My oldest son is about to turn 14 and told me that he prefers when I don't wear makeup. Not because he thinks I look beautiful without it, but because he thinks I don't look like myself with it.

What if you could post a picture of yourself the way your children see you?   Sure, I'm not about to stop wearing makeup because truthfully, I prefer the way I look with it.  But I don't want to get to the point that I will stop doing things I love if I don't have access to it.

I love working out, that is not a secret.  The people I work out with are some of my best friends. There is no filter.  There are no flattering lights in the gym. There isn't a slimming mirror.  At times, I have sweat dripping everywhere, my clothes are stuck to me, I probably don't smell great, my hair that was in a tight ponytail is now half loose.  At times I have snot running down my lip and calluses bleeding on my hands.  It may not sound pretty, but it is when I feel the most beautiful.

Life doesn't happen in aesthetically pleasing filters. Beauty is found in reality.  It's found in the middle of the night when I hear one of the boys have a nightmare and my face is what gives them comfort.   I remember talking to a friend who was upset and crying and I thought to myself that she had never looked more raw, real or more beautiful.

Why filter out the good stuff?

So the next time I think I should add a filter to my Instagram post, I'm going to ask myself, what I'm trying to hide?  Is it the things that make me, me? The things that make the people I hold closest to my heart love me?

I had coffee with a friend of mine (who also is my trainer) yesterday and was voicing my concerns about my body. Specifically, the amount of time that I spend in the gym and that I don't think my body reflects that.  He asked me what I was comparing myself to.  I told him I would think about that, but the truth is, I knew, I just wasn't willing to admit it.

I was comparing myself to something that doesn't exist.  A time filtered image of myself, 20 years younger.   A version of myself that was great, but was just getting started.  Just like our house, the imperfections are what make it a home.

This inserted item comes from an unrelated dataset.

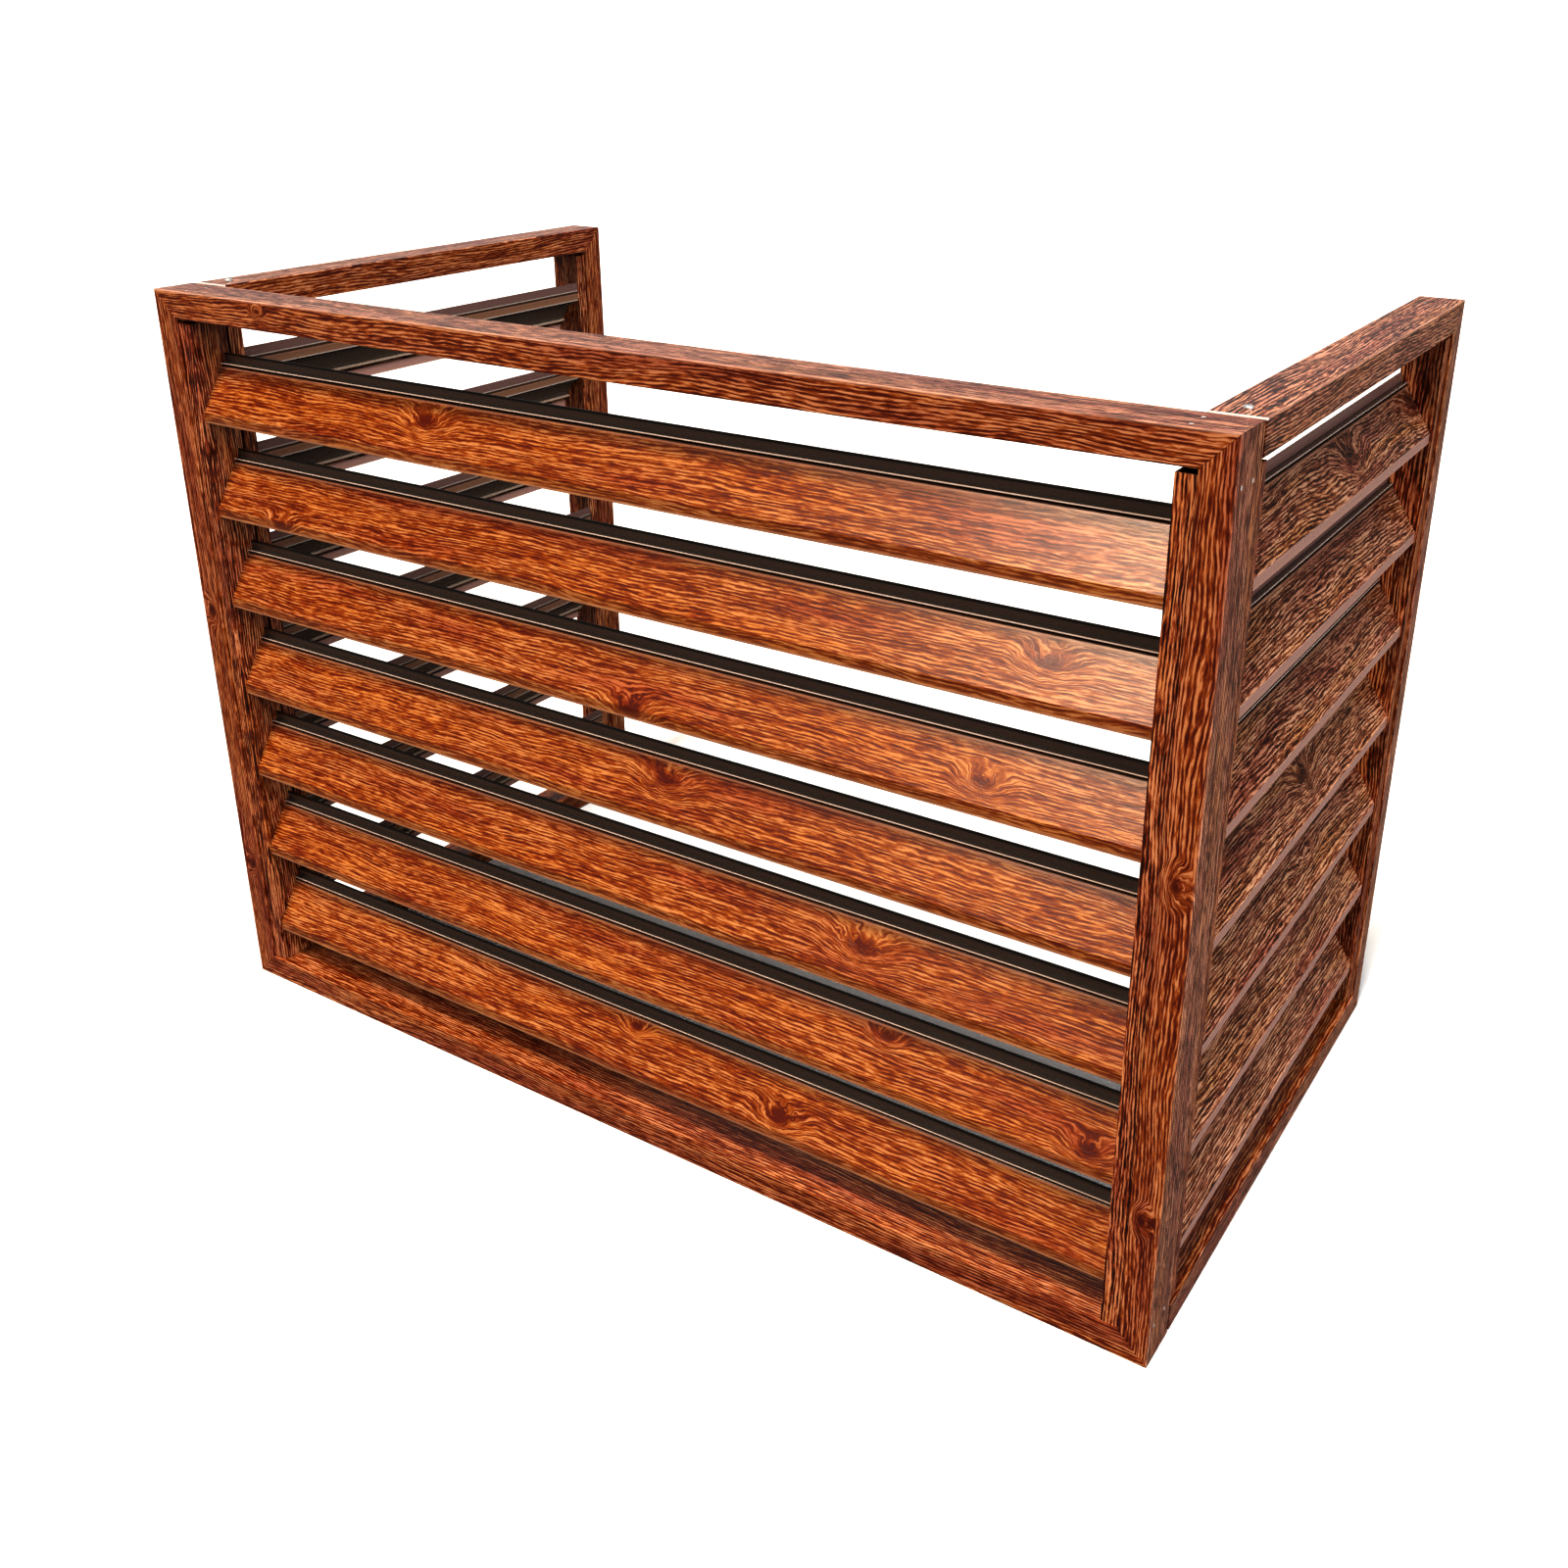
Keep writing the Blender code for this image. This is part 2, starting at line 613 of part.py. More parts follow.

And the truth is, I want to look like I have lived because the last 20 years I have.. and then some. Even if I did try and hide that, if someone saw me in real life it would be very obvious.   I saw a woman whom I'm friends with on social media at a meeting, and I couldn't believe how different she looked. Not bad, just different than what I see in her posts.  I don't want that.  I want to look like me.

Today I had one of the most challenging workouts I have ever done.  It was more mentally challenging than physical. And my friend just kept talking to me, telling me not to stop, not to worry about the people around me, or my body that was telling me to quit.  He encouraged me to just keep going because he knew I could do it.  And I did.  And I felt amazing.

I went home and put my phone on the table and returned to mommy mode. While I was making eggs, I casually mentioned that I did 210 burpees to my boys and Jack wanted to give me a hug.  Because I snap photos of everything, Oscar took a picture.   Sure, I could look at it and see the sweat, the rolls, the dark spots, but instead I will choose to look at the arms around my neck.  A hug is a way of telling me "good job."  And his expression shows it.

The best filter you can add is life.  Even if you have been through hell and back, it looks so much better than a life-less air-brushed face.

As I approach my 40th trip around the sun, I'm going to try and see myself as I am, not as I was, not as someone else. No filter. Just me.